#### Information provided ####
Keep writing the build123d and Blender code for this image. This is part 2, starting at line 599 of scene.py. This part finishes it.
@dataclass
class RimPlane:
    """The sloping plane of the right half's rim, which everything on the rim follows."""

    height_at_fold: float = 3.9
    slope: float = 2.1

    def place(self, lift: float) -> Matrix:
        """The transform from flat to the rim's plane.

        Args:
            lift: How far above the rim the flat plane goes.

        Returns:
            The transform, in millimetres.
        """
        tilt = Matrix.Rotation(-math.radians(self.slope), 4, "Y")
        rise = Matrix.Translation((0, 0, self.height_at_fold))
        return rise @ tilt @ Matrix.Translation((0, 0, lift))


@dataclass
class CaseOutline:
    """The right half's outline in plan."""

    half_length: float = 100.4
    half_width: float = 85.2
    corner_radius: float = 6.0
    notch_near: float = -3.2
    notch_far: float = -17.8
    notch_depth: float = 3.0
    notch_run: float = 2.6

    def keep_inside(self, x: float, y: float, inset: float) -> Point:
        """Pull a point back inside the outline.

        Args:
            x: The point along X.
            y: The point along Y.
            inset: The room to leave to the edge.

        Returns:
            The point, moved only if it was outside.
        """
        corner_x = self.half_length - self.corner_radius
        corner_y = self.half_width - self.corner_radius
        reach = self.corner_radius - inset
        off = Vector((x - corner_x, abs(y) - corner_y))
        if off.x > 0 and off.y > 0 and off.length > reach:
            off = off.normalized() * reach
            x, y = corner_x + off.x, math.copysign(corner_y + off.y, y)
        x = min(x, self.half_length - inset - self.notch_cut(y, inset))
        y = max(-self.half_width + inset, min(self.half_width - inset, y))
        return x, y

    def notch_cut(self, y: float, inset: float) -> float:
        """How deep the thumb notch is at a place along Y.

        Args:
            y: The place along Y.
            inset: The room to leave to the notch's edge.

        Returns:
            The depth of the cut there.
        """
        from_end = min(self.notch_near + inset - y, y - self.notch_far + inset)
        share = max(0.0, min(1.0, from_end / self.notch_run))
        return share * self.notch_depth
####
#### Information provided ####
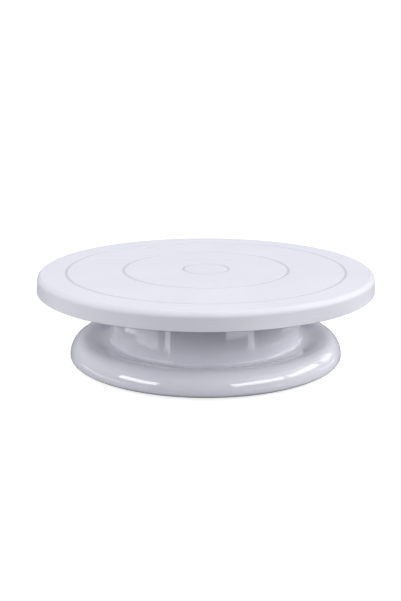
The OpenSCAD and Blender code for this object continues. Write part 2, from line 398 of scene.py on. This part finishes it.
####
-- Instruction --
With the first line being the one containing "Keep writing the" and the last line the one containing "inset: The room to leave to the notch's", transcribe exactly the lines above that fall in that range.

-- Answer to the exercise --
Keep writing the build123d and Blender code for this image. This is part 2, starting at line 599 of scene.py. This part finishes it.
@dataclass
class RimPlane:
    """The sloping plane of the right half's rim, which everything on the rim follows."""

    height_at_fold: float = 3.9
    slope: float = 2.1

    def place(self, lift: float) -> Matrix:
        """The transform from flat to the rim's plane.

        Args:
            lift: How far above the rim the flat plane goes.

        Returns:
            The transform, in millimetres.
        """
        tilt = Matrix.Rotation(-math.radians(self.slope), 4, "Y")
        rise = Matrix.Translation((0, 0, self.height_at_fold))
        return rise @ tilt @ Matrix.Translation((0, 0, lift))


@dataclass
class CaseOutline:
    """The right half's outline in plan."""

    half_length: float = 100.4
    half_width: float = 85.2
    corner_radius: float = 6.0
    notch_near: float = -3.2
    notch_far: float = -17.8
    notch_depth: float = 3.0
    notch_run: float = 2.6

    def keep_inside(self, x: float, y: float, inset: float) -> Point:
        """Pull a point back inside the outline.

        Args:
            x: The point along X.
            y: The point along Y.
            inset: The room to leave to the edge.

        Returns:
            The point, moved only if it was outside.
        """
        corner_x = self.half_length - self.corner_radius
        corner_y = self.half_width - self.corner_radius
        reach = self.corner_radius - inset
        off = Vector((x - corner_x, abs(y) - corner_y))
        if off.x > 0 and off.y > 0 and off.length > reach:
            off = off.normalized() * reach
            x, y = corner_x + off.x, math.copysign(corner_y + off.y, y)
        x = min(x, self.half_length - inset - self.notch_cut(y, inset))
        y = max(-self.half_width + inset, min(self.half_width - inset, y))
        return x, y

    def notch_cut(self, y: float, inset: float) -> float:
        """How deep the thumb notch is at a place along Y.

        Args:
            y: The place along Y.
            inset: The room to leave to the notch's edge.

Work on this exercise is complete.